Community Members Who Bought Hackens

  1. Permanently decreasing the amount of coins will cause permanent deflation, which will enable you to buy increasingly more services within Hacken Ecosystem with the same amount of tokens.
  2. After burning the critical mass of hackens, the amount of people willing to sell them will decrease exponentially. We expect this ‘critical mass’ to be within the 15–20% of the total amount of Hackens issued during the token sale. This will reward community members for seeing themselves as long term investors.

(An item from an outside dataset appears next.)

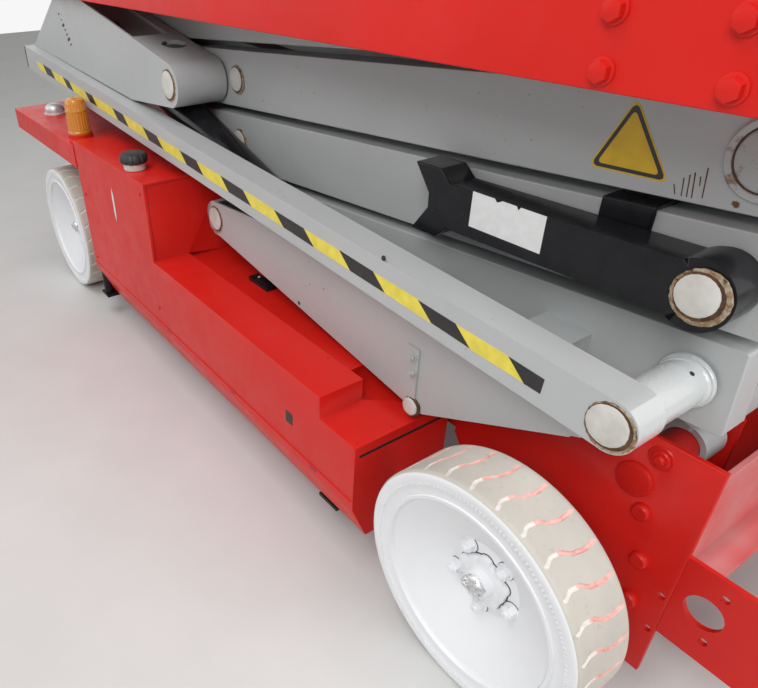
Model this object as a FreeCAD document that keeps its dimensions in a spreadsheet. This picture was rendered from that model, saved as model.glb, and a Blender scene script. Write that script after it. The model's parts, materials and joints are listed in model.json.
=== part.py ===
import FreeCAD, Part
import math
import os
import re

# Scissor lift, parked with its platform down. Millimetres, +Z up, origin on the floor under the middle.
# The steered wheels are at the -X end and the entry gate is at the +X end.

SIZES = (
    # name, value, what it is
    ("wheel_base", 2527, "from the steered axle to the fixed axle"),
    ("fixed_axle_x", 1345, "fixed axle, from the middle of the machine"),
    ("overall_width", 1500, "over the outer faces of the wheels"),
    ("tyre_radius", 279.4, "22 inch solid tyre"),
    ("tyre_width", 153, ""),
    ("tyre_shoulder", 14, ""),
    ("rim_radius", 225.5, "seat of the tyre on the rim"),
    ("rim_wall", 6, "pressed rim plate"),
    ("rim_depth", 92, "from the rim's edge in to its disc"),
    ("hub_radius", 62, ""),
    ("lug_circle", 80, "radius of the circle of wheel nuts"),
    ("lug_count", 5, ""),
    ("lug_radius", 13, ""),
    ("lug_height", 12, ""),
    ("kingpin_y", "=overall_width / 2 - 230", "steering axis, out from the middle"),
    ("kingpin_radius", 18, ""),
    ("near_pin_x", 1480, "column of fixed pins at the entry end"),
    ("pin_span", 3075, "from the near pins to the far pins, lowered"),
    ("base_pin_z", 577, "lowest pin"),
    ("level_rise", 192, "height of one scissor level, lowered"),
    ("arm_depth", 168, "height of an arm's section"),
    ("arm_reach", 70, "arm past its pin"),
    ("arm_bevel", 30, "corners of an arm's far end"),
    ("near_reach", 80, "arm past its pin at the entry end, where it is cut square"),
    ("near_bevel", 6, ""),
    ("arm_width", 75, ""),
    ("arm_space", 7, "between arms that lie side by side"),
    ("foot_boss", 50, "round end of a lowest arm"),
    ("foot_taper", 190, "from the lowest pin to the full section"),
    ("inner_arm_in", "=inner_arm_out - arm_width", "inner arms, from the middle"),
    ("inner_arm_out", "=outer_arm_in - arm_space", ""),
    ("outer_arm_in", "=outer_arm_out - arm_width", "outer arms, from the middle"),
    ("outer_arm_out", "=outrigger_in - 155", ""),
    ("pin_radius", 38, "pins and cross tubes"),
    ("pin_gap", 0.3, "a pin in its bore"),
    ("pin_proud", 4, "pin end past the arm that it holds"),
    ("boss_radius", 56, "ring round a pin end"),
    ("roller_radius", 45, ""),
    ("roller_width", 46, ""),
    ("roller_out", "=inner_arm_in - 10", "outer face of a roller, from the middle"),
    ("axle_radius", 25, "roller's stub axle"),
    ("track_in", "=track_out - 68", "roller channel, from the middle"),
    ("track_out", "=inner_arm_in - 5", ""),
    ("track_wall", 8, ""),
    ("track_gap", 1, "roller in its channel"),
    ("track_length", 1120, ""),
    ("track_end", 70, "channel past the roller's lowered place"),
    ("outrigger_in", "=outrigger_out - 75", "striped outer arm, from the middle"),
    ("outrigger_out", "=overall_width / 2 - 110", ""),
    ("outrigger_depth", 100, ""),
    ("outrigger_tip", 95, "striped arm past its far pin"),
    ("outrigger_boss", 50, "round near end of a striped arm"),
    ("sleeve_radius", 44, "sleeve from a striped arm in to the arms"),
    ("lift_leaf_out", "=outrigger_out - 46", "outer plate of the upper leaf"),
    ("lift_leaf_in", "=outer_arm_out + 8", "inner plate of the upper leaf"),
    ("leaf_wall", 8, ""),
    ("upper_nose_x", -180, ""),
    ("upper_nose_z", 1043, ""),
    ("upper_nose_radius", 68, ""),
    ("leaf_open_near", -440, "open top of an upper leaf"),
    ("leaf_open_far", -1040, ""),
    ("leaf_rim", 40, "rim left beside the open top"),
    ("leaf_hole_radius", 42, ""),
    ("base_leaf_out", "=outrigger_in - 5", "outer plate of the lower leaf"),
    ("lower_nose_x", 8, ""),
    ("lower_nose_z", 650, ""),
    ("lower_nose_radius", 58, ""),
    ("cylinder_y", "=(outer_arm_out + outrigger_in) / 2 + 1.5", "lift cylinders, out from the middle"),
    ("barrel_radius", 58, ""),
    ("rod_radius", 32, ""),
    ("eye_radius", 46, ""),
    ("eye_width", 60, ""),
    ("lift_pin_radius", 22, ""),
    ("low_pin_x", 995, "lower pin of a lift cylinder"),
    ("low_pin_z", 545, ""),
    ("high_pin_x", -900, "upper pin of a lift cylinder"),
    ("high_pin_z", 1120, ""),
    ("barrel_length", 1600, "from the lower pin to the gland"),
    ("barrel_start", 80, "barrel's cap, from the lower pin"),
    ("barrel_floor", 200, "bottom of the barrel's bore"),
    ("rod_start", 420, "piston, from the lower pin, lowered"),
    ("lock_in", "=outer_arm_out + 14", "maintenance lock, from the middle"),
    ("lock_out", "=lock_in + 76", ""),
    ("lock_length", 540, "from its pin to the fork's root"),
    ("lock_depth", 97, ""),
    ("lock_fork", 85, "length of the fork"),
    ("lock_slope", -1, "degrees"),
    ("lock_flare", 26, "fork past the bar, up and down"),
    ("lock_notch", 45, "depth of the fork's notch"),
    ("lock_eye", 60, "radius"),
    ("saddle_near", 1345, "rest of the lock over its arm"),
    ("saddle_far", 1245, ""),
    ("saddle_wall", 10, ""),
    ("rail_in", "=rail_out - 112", "chassis rails, from the middle"),
    ("rail_out", "=outer_arm_out + 2", ""),
    ("rail_low", 345, ""),
    ("rail_high", 475, ""),
    ("frame_wall", 8, ""),
    ("frame_end", "=fixed_axle_x + 245", "chassis rails at the entry end, from the middle"),
    ("frame_far", "=deck_half - 2", "chassis rails at the steered end, from the middle"),
    ("side_plate_in", "=rail_out + 4", "side plates at the entry end"),
    ("side_plate_wall", 12, ""),
    ("side_plate_high", 640, ""),
    ("side_plate_low", 60, ""),
    ("side_plate_start", 1010, ""),
    ("end_plate_wall", 12, ""),
    ("step_reach", "=frame_end + step_length", "entry step, from the middle"),
    ("step_length", 210, "entry step, out of the chassis rails"),
    ("step_bar_low", 205, ""),
    ("step_bar_high", 430, ""),
    ("step_shelf", 70, "shelf out of the end plate"),
    ("step_shelf_z", 414, ""),
    ("step_tread", 50, ""),
    ("tie_down_x", 72, "lashing hole, out of the chassis rails"),
    ("tie_down_z", 328, ""),
    ("tie_down_radius", 38, "lashing hole through a step bar"),
    ("axle_low", 225, ""),
    ("axle_half", 60, "half the axle beam's length along X"),
    ("tray_in", "=overall_width / 2 - 138", "inner edge of the lid and the step"),
    ("tray_deep", "=rail_out + 28", "tall box's inner wall"),
    ("tray_far_x", "=fixed_axle_x - wheel_base + 377", ""),
    ("tray_tall_x", "=tray_far_x + 685", "end of the tall box"),
    ("tray_top_x", 851, "end of the tray"),
    ("tray_step_x", 993, "end of the low step"),
    ("tray_low", 110, ""),
    ("tray_bend", 228, ""),
    ("tray_tuck", 50, "the outer wall's foot goes in by this"),
    ("tray_tall_z", "=base_pin_z + level_rise", ""),
    ("tray_top_z", 495, ""),
    ("tray_shelf_x", "=tray_top_x - 71", "end of the shelf inside the lid"),
    ("tray_shelf_z", "=tray_top_z - 18", ""),
    ("tray_step_z", 430, ""),
    ("tray_wall", 4, ""),
    ("tray_post_radius", 20, ""),
    ("tray_post_inset", 28, "swing axis, in from the tray's corner"),
    ("tray_arm_wall", 10, ""),
    ("tray_arm_gap", 6, ""),
    ("tray_post_length", 460, ""),
    ("battery_inset", 66, "battery from the wheel's outer face"),
    ("battery_room", 20, "round a battery"),
    ("fender_far_x", "=-frame_far - end_plate_wall", ""),
    ("fender_near_x", "=tray_far_x - 18", ""),
    ("fender_low", 655, ""),
    ("fender_high", 745, ""),
    ("fender_in", "=rail_out + 18", ""),
    ("fender_wall", 4, ""),
    ("filler_x", -1445, "filler cap"),
    ("filler_y", -623, ""),
    ("filler_radius", 43, ""),
    ("filler_height", 36, ""),
    ("beacon_x", -876, ""),
    ("beacon_y", "=-outrigger_out - beacon_radius - 6", ""),
    ("beacon_foot", 50, "radius of the beacon's base"),
    ("beacon_radius", 46, ""),
    ("beacon_base_height", 12, ""),
    ("beacon_height", 144, "lens"),
    ("cap_x", -296, "tank cap"),
    ("cap_y", -700, ""),
    ("cap_neck", 38, "radius"),
    ("cap_neck_height", 24, ""),
    ("cap_radius", 49, ""),
    ("cap_height", 34, ""),
    ("deck_high", 1480, "top of the platform floor"),
    ("deck_wall", 6, ""),
    ("deck_half", 1680, "platform floor, each way from the middle"),
    ("skirt_out", "=overall_width / 2 - 125", "platform sides, from the middle"),
    ("skirt_low", 1250, ""),
    ("skirt_wall", 6, ""),
    ("skirt_lip", 25, ""),
    ("beam_low", 1440, ""),
    ("beam_width", 50, ""),
    ("guard_height", 1100, "top rail over the floor"),
    ("guard_y", "=skirt_out - 20", "guard rails, from the middle"),
    ("guard_x", "=deck_half - 25", "guard rail at the entry end"),
    ("tube_radius", 19, "posts of the guard rails"),
    ("rail_radius", 18, "rails between the posts"),
    ("toe_height", 150, ""),
    ("gate_half", 290, "half the gate opening"),
    ("gate_gap", 12, ""),
    ("slide_front", "=deck_half + 120", "front of the sliding deck, stowed"),
    ("slide_back", 420, "back of the sliding deck, stowed"),
    ("slide_y", "=guard_y - 60", "sliding deck's guard rails, from the middle"),
    ("slide_lift", 6, "sliding deck over the floor"),
    ("slide_wall", 6, ""),
)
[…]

Security Researchers Providing Services via HackenProof Platform

  1. Deflation will improve the accounts receivable, enabling less risks and transaction costs when getting paid for your services.
  2. There’s no banking service fee, like the one for cross-border fiat money transfers. Exchanging HKN to BTC will get you access to a whole range of low commissions or commission-free local cash withdrawal options or over-the-counter local Bitcoin solutions.

Blockchain and Cybersecurity Communities

  1. Hacken enables transparent financial incentives for talented white hackers willing to improve blockchain security.
  2. Fosters cross-pollination of expertise between the blockchain and cybersecurity professionals.
  3. Diverts talent from cybercrime and unethical online businesses.